Our action groups have resulted in advocacy for bills in the state legislature on criminal justice; work in support of the School Equity Task Force; local anti-racism listening projects at local farmer’s markets, and explorations of connections between racial justice and climate justice.

 

Thoughts After Charlottesville

The August hate-based rally in Charlottesville was horrible in so many ways. The obvious hatred, the overt violence and threats of further violence, and the sense that vile elements of Nazism and the KKK are virulent and public in our midst today are terrifying and disturbing. The intensity of the hate, fear, white supremacy, and anti-Semitism on display in Charlottesville is imprinted on the minds of many of us who saw video footage of the events. We must stand against every manifestation of neo-Nazism, white nationalism and white supremacy in the clearest and strongest and most united terms. We must stand with all who are targeted by these groups – people of color, Jews, LGBQT, immigrants, etc.

The fact that we cannot count on the highest leaders of our country to provide moral leadership now means that even more of the responsibility falls to the rest of us.  It is significant that many have spoken out forcefully against the neo-Nazi’s, white nationalists, and other hate groups; and so many have participated in demonstrations and counter demonstrations opposing race-based hatred and anti-Semitism.

While we need to respond to the specific incidents, we also need to recommit ourselves to the longer term work of eliminating racism, white dominance, and anti-Semitism from our society. It is encouraging that many white people are not only acknowledging that racism is a major force in our nation, but are also facing the fact that the problem is not just with those who appear openly racist.

All of us who are white bear some responsibility for the fact that we have not yet taken sufficient action, have not yet been outspoken enough, and have not yet sufficiently bridged the barriers that racism has placed between people, to eliminate the power racism has in our society. Mass incarceration, the increasing wealth gap between white families and black and brown families, continuing job and housing discrimination, the erosion of voting rights, and our continued failure as a society to provide young black and brown children with the lives and schools they deserve, are all examples of our collective complicity in allowing injustice based on race to continue to shape our society.
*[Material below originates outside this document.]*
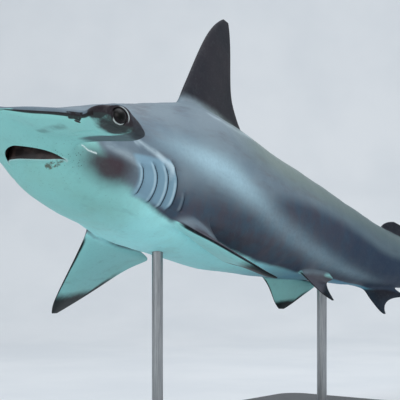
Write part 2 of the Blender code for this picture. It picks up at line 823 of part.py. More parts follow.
def base_plate(look):
    """The flat base, with rounded corners and a small bevel round its upper edge."""
    mesh = bpy.data.meshes.new("stand_base")
    shaped = bmesh.new()
    corners = []
    for sx, sy, start in ((1, 1, 0), (-1, 1, 90), (-1, -1, 180), (1, -1, 270)):
        centre = (sx * (BASE_LENGTH / 2 - BASE_CORNER), sy * (BASE_WIDTH / 2 - BASE_CORNER))
        for step in range(7):
            a = math.radians(start + 15 * step)
            around = (BASE_CORNER * math.cos(a), BASE_CORNER * math.sin(a))
            corners.append((centre[0] + around[0], centre[1] + around[1], 0.0))
    outline = shaped.faces.new([shaped.verts.new(c) for c in corners])
    grown = bmesh.ops.extrude_face_region(shaped, geom=[outline])
    lifted = [v for v in grown["geom"] if isinstance(v, bmesh.types.BMVert)]
    bmesh.ops.translate(shaped, verts=lifted, vec=(0, 0, BASE_THICKNESS))
    rim = [e for e in shaped.edges if all(v in lifted for v in e.verts)]
    bmesh.ops.bevel(shaped, geom=rim, offset=BASE_EDGE, segments=2, affect="EDGES")
    bmesh.ops.recalc_face_normals(shaped, faces=shaped.faces)
    shaped.to_mesh(mesh)
    shaped.free()
    made = bpy.data.objects.new("stand_base", mesh)
    bpy.context.scene.collection.objects.link(made)
    made.data.materials.append(look)
    return made


def swollen(source, by):
    """A hidden copy of an object, grown outwards a little, to cut its neighbours back from it."""
    copy = source.copy()
    copy.data = source.data.copy()
    copy.name = source.name + ".tool"
    bpy.context.scene.collection.objects.link(copy)
    grow = copy.modifiers.new("grow", "DISPLACE")
    grow.strength = by
    grow.mid_level = 0.0
    return copy


def rod(name, station, above, look):
    """A rod from the base up to the belly, ended on the belly's own curve."""
    under = place(station, 0.0, read(BODY, station, 2))
    foot = Vector((under.x, under.y, BASE_THICKNESS + GAP))
    made = cylinder(name, foot, under.z + ROD_REACH, ROD_RADIUS, look)
    combine(made, swollen(above, GAP))
    return made


def main():
    for old in list(bpy.data.objects):
        bpy.data.objects.remove(old)

    back = material("skin", (0.30, 0.31, 0.32), 0.45)
    fin_skin = material("fin_skin", (0.22, 0.21, 0.22), 0.5)
    eye_look = material("eye", (0.02, 0.02, 0.025), 0.1)
    metal = material("stand_metal", (0.32, 0.33, 0.34), 0.35, 0.9)
    plate = material("stand_plate", (0.12, 0.12, 0.13), 0.5)

    head = head_node(back)
    tree = skin_tree(head)
    add_mouth(head, tree)
    for side, name in ((1, "left"), (-1, "right")):
        add_nostril(head, tree, side)
        add_eye(head, side, name, eye_look)

    side_columns = (SIDE_COLUMN, COLUMN_COUNT - SIDE_COLUMN)
    pelvic_columns = (PELVIC_COLUMN, COLUMN_COUNT - PELVIC_COLUMN)
    front = body_node("torso_front", FRONT_RINGS, back, [(PECTORAL_SPAN, c) for c in side_columns])
    body_node("torso_middle", MIDDLE_RINGS, back, [(FIRST_DORSAL_SPAN, TOP_COLUMN)])
    rear = body_node("torso_rear", REAR_RINGS, back, [(PELVIC_SPAN, c) for c in pelvic_columns])
    median = [(SECOND_DORSAL_SPAN, TOP_COLUMN), (ANAL_SPAN, BOTTOM_COLUMN)]
    body_node("tail_stem", STEM_RINGS, back, median)
    tail_node("caudal_upper_lobe", TAIL_RINGS, fin_skin, [(LOWER_LOBE_SPAN, BOTTOM_COLUMN)])

    fin_node("first_dorsal_fin", fin_skin, MIDDLE_RINGS, FIRST_DORSAL_SPAN, TOP_COLUMN, FIRST_DORSAL)
    fin_node("second_dorsal_fin", fin_skin, STEM_RINGS, SECOND_DORSAL_SPAN, TOP_COLUMN, SECOND_DORSAL)
    fin_node("anal_fin", fin_skin, STEM_RINGS, ANAL_SPAN, BOTTOM_COLUMN, ANAL)
    fin_node("caudal_lower_lobe", fin_skin, TAIL_RINGS, LOWER_LOBE_SPAN, BOTTOM_COLUMN, LOWER_LOBE)
    for name, column, pose in (
        ("pectoral_fin_left", side_columns[0], PECTORAL_LEFT),
        ("pectoral_fin_right", side_columns[1], PECTORAL_RIGHT),
    ):
        rows = turned(PECTORAL, pose[2], PECTORAL_SPAN[0])
        fin_node(name, fin_skin, FRONT_RINGS, PECTORAL_SPAN, column, rows, pose[:2], pose[3:])
    for name, column, pose in (
        ("pelvic_fin_left", pelvic_columns[0], PELVIC_LEFT),
        ("pelvic_fin_right", pelvic_columns[1], PELVIC_RIGHT),
    ):
        rows = turned(PELVIC, pose[2], PELVIC_SPAN[0])
        fin_node(name, fin_skin, REAR_RINGS, PELVIC_SPAN, column, rows, pose[:2], pose[3:])

    base_plate(plate)
    for (name, station), above in zip(ROD_STATIONS, (front, rear)):
        rod(f"stand_rod_{name}", station, above, metal)


main()
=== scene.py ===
"""The looks of a life-size scalloped hammerhead on its display stand. Metres, +Z up.

One skin stands for every node of flesh. It starts as a coarse cage in the shark's own straight
coordinates (station behind the snout, left, up, each as a share of the length), is smoothed, gets its fine
relief and its openings, and is then bent and tipped into its pose over the stand.
"""

import math

import bmesh
import bpy
import numpy as np
from mathutils import Matrix, Vector, noise


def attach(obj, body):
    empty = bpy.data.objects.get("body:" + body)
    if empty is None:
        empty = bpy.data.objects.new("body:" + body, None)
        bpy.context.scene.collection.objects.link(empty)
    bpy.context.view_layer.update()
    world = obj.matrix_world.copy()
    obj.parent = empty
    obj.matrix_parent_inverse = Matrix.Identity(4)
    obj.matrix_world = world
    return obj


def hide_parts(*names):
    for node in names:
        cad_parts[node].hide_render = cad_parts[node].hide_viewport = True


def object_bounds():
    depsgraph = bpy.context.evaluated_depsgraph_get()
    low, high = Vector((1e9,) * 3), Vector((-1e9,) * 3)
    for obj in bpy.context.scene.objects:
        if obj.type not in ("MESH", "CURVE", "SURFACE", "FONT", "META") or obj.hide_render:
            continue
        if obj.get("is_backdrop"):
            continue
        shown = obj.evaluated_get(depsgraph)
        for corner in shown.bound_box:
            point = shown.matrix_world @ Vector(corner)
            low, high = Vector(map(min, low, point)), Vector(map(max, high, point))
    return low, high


TOTAL_LENGTH = 2.40
SMOOTHING = 3

# Pose on the stand
NOSE_UP = math.radians(12.9)
LEFT_SIDE_UP = math.radians(6.1)
REFERENCE_STATION = 0.30
REFERENCE_PLACE = np.array((-0.19, 0.04, 0.575))

# Camera, from the reference point: offset in body lengths and direction of view
CAMERA_OFFSET = np.array((-1.2263, -0.93581, -0.00617))
CAMERA_DIRECTION = Vector((0.80156, 0.59791, 0.0))
CAMERA_LENS = 143.05

# Swimming bend: station, sideways heading and rise of the spine there, in degrees
SPINE_BEND = (
    (0.00, -7.5, 0.0),
    (0.05, -6.4, 0.0),
    (0.12, -1.2, 0.0),
    (0.20, 1.4, 0.0),
    (0.30, 0.0, 0.0),
    (0.45, -6.6, 0.0),
    (0.60, -11.8, -1.2),
    (0.70, -11.0, 0.0),
    (0.76, -9.0, 22.0),
    (0.82, -6.5, 29.0),
    (1.00, 1.0, 31.0),
)
HEAD_SHIFT = ((0.0, 0.008), (0.09, 0.008), (0.20, 0.0))

# Body section: station, top, bottom, half width
BODY = (
    (0.005, 0.0038, -0.0055, 0.0400),
    (0.020, 0.0070, -0.0112, 0.0405),
    (0.040, 0.0126, -0.0180, 0.0410),
    (0.060, 0.0178, -0.0252, 0.0420),
    (0.080, 0.0232, -0.0408, 0.0448),
    (0.100, 0.0293, -0.0512, 0.0480),
    (0.120, 0.0363, -0.0562, 0.0498),
    (0.150, 0.0456, -0.0588, 0.0528),
    (0.180, 0.0552, -0.0610, 0.0565),
    (0.210, 0.0649, -0.0645, 0.0595),
    (0.240, 0.0738, -0.0660, 0.0618),
    (0.270, 0.0828, -0.0650, 0.0632),
    (0.300, 0.0858, -0.0645, 0.0640),
    (0.330, 0.0838, -0.0648, 0.0640),
    (0.360, 0.0782, -0.0638, 0.0625),
    (0.400, 0.0712, -0.0598, 0.0582),
    (0.450, 0.0640, -0.0540, 0.0511),
    (0.500, 0.0550, -0.0480, 0.0430),
    (0.550, 0.0445, -0.0425, 0.0355),
    (0.600, 0.0340, -0.0385, 0.0285),
    (0.650, 0.0265, -0.0300, 0.0215),
    (0.700, 0.0205, -0.0215, 0.0160),
    (0.730, 0.0190, -0.0215, 0.0125),
    (0.760, 0.0175, -0.0330, 0.0085),
    (0.785, 0.0160, -0.0440, 0.0066),
    (0.810, 0.0148, -0.0455, 0.0056),
    (0.840, 0.0130, -0.0385, 0.0048),
    (0.880, 0.0108, -0.0310, 0.0040),
    (0.920, 0.0086, -0.0255, 0.0032),
    (0.948, 0.0070, -0.0170, 0.0027),
    (0.960, 0.0063, -0.0175, 0.0025),
    (0.978, 0.0050, -0.0245, 0.0021),
    (0.992, 0.0034, -0.0190, 0.0016),
    (1.000, 0.0015, -0.0110, 0.0011),
)
SECTION_POWER = 0.9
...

At the same time, blatant, explicit anti-Semitic acts, including harassment and targeting of Jews and defacing of synagogues and Jewish cemeteries, have increased in the United States, spreading fear and dread. In the first quarter of the year anti-Semitic incidents were up nationally by 83 percent over 2016.   In Massachusetts there were 38 such incidents in the first quarter of 2017, compared to 50 incidents in all of 2015. Nationally hate-crimes against Muslims are up 91 per cent in the first half of 2017 compared to the same time period in 2016.

A large percentage of white people in this country are not in favor of explicit racism or the mistreatment of anyone based on their religious heritage. Nonetheless, racism continues, as do other forms of mistreatment.   This is, at least in part, because all of us have been subjected to a dominant narrative that says that white people have different interests than people of color; Christians have different interests than Jews and Muslims; that it’s okay for white people to have the bulk of the power and wealth in our country; that people of different races and different religious heritages don’t really want to be in each others’ lives; that perhaps white people really are in general superior to black and brown people; that significant social change is out of our reach; that society will work well if we each narrowly pursue our self-interest without regard for the effect on others; and our lives will be happier and easier if we don’t rock the boat and if we generally go along with the way things are.

This is the narrative we’ve been hearing from our media, many of our politicians, much of the entertainment industry, etc. for many years. This is a version of the same story that was developed to get white working class people to support slavery, even when they didn’t benefit from it. It’s the same story that led a great many white people to tolerate lynching, and support segregation, mass incarceration, and ongoing oppression of African Americans.

It is a story that separates people from each other. This separation allows the richest individuals in the U.S. to claim an increasingly huge and disproportionate share of the wealth of the society for themselves, while keeping the rest of us too divided to challenge their dominance. It’s a story that leaves our integrity compromised and our isolation from each other in place. It is a story which is false.

It is time for all of us who believe in social justice to tell a different story. We get to tell a story about how all of us of all racial and religious heritages are part of a single social fabric. That we are in this together. That it is natural and right for us to love each other. That as Cornell West says, ”justice is what love looks like in public.” That we want a society in which no one is exploited, mistreated, or left out, and in which everyone is respected and valued. If we can tell this story at every possible opportunity, then we can begin to live out this narrative .

We who are white can do the significant work we need to do to join other people as respectful partners, give up our expectations of white people being dominant, and thereby regain a piece of our humanity that we have lost. Together we can rectify the systemic injustices of the past and present. All of us – of every race and religious heritage – can reach for each other and build a society that works for everyone.   This will not be easy or quick. But over time, one relationship at a time, one study/reflection group at a time, one organizing project at a time, we can bridge that which has divided us from each other; we can unite to back each other’s key goals. As a united, diverse people we will be powerful – powerful enough to build the world we want.

Russ Vernon-Jones
August 2017

Note:  These are the views of the author and do not necessarily reflect the views of the Steering Committee of the Coming Together project.